Regulation of cell pH by K+/H+ antiport in renal epithelial cells

Abstract

Acid-loaded opossum kidney (OK) cells secrete H+ by Na+/H+ exchange and by a Na(+)- and HCO3(-)-independent pathway that has not been fully characterized. We studied the Na(+)-independent component by measuring H+ flux using the pH-sensitive trapped indicator 2',7'-bis(2-carboxyethyl)-5(6)- carboxyfluorescein. Two Na(+)-independent H(+)-transport systems were identified in acid-loaded cells perfused with HCO3(-)-free buffers. The minor component appears to be a conductive pathway for H+, over 90% inhibitable by 5 mM barium.
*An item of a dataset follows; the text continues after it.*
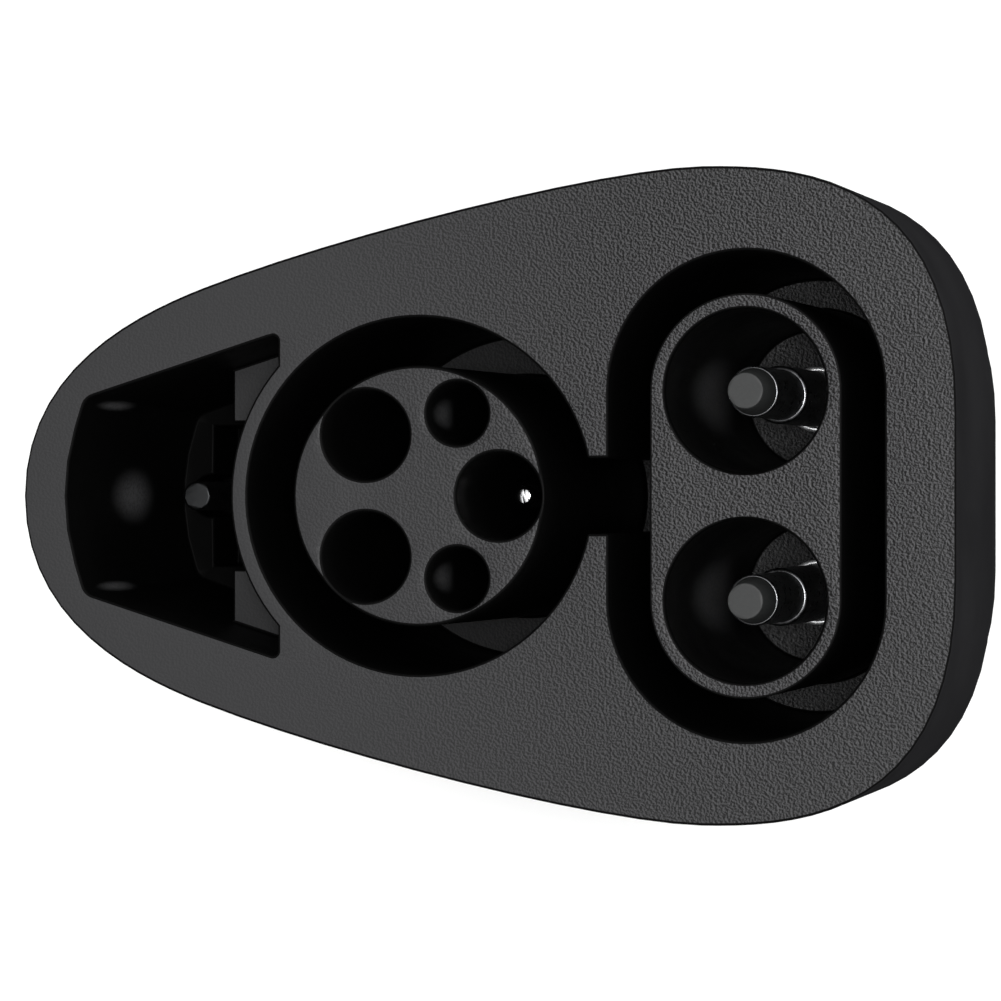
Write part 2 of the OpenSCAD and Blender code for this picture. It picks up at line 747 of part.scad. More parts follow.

The major component is stimulated by extracellular K+ and was fully active in the presence of barium, amiloride, ouabain, 4,4'-diisothiocyanostilbene-2,2'-disulfonic acid, and bumetanide and in the absence of Cl-. Ammonium inhibited the H+ flux by 72% at 50 mM, and the H+ flux could be accelerated two- to threefold by limited proteolysis of intact cells using kallikrein or papain. In cells pretreated with barium, the K(+)-induced H+ flux caused no change of bis-oxonol fluorescence, suggesting an electroneutral pathway. The H+ flux was a saturable function of extracellular K+ (Michaelis constant 55 mM), and flux reversed when the K+ gradient was reversed. Similarly, the H+ flux was a linear function of the H+ gradient and reversed when the H+ gradient reversed. Evidence for ongoing K(+)-induced H+ flux was also found in nonacidified cells. First, changing perfusate K+ from 5 to 50 mM alkalinized baseline cell pH, an effect not reproduced by barium despite an equivalent depolarizing effect. Second, increasing perfusate K+ from 5 to 50 mM completely eliminated the acidification produced by 1 mM amiloride. We conclude that the OK cell expresses two Na(+)-independent acid-base transport systems. One is a barium-sensitive electrogenic H+ conductance and the other functions as an electroneutral K+/H+ antiporter. The antiporter is capable of H+ extrusion from acid-loaded cells but in normal cells functions in the reverse direction, as an H+ loader. The K+/H+ antiporter appears to be one of the major systems regulation cell pH in these cells, balancing the H+ efflux mediated by Na+/H+ exchange.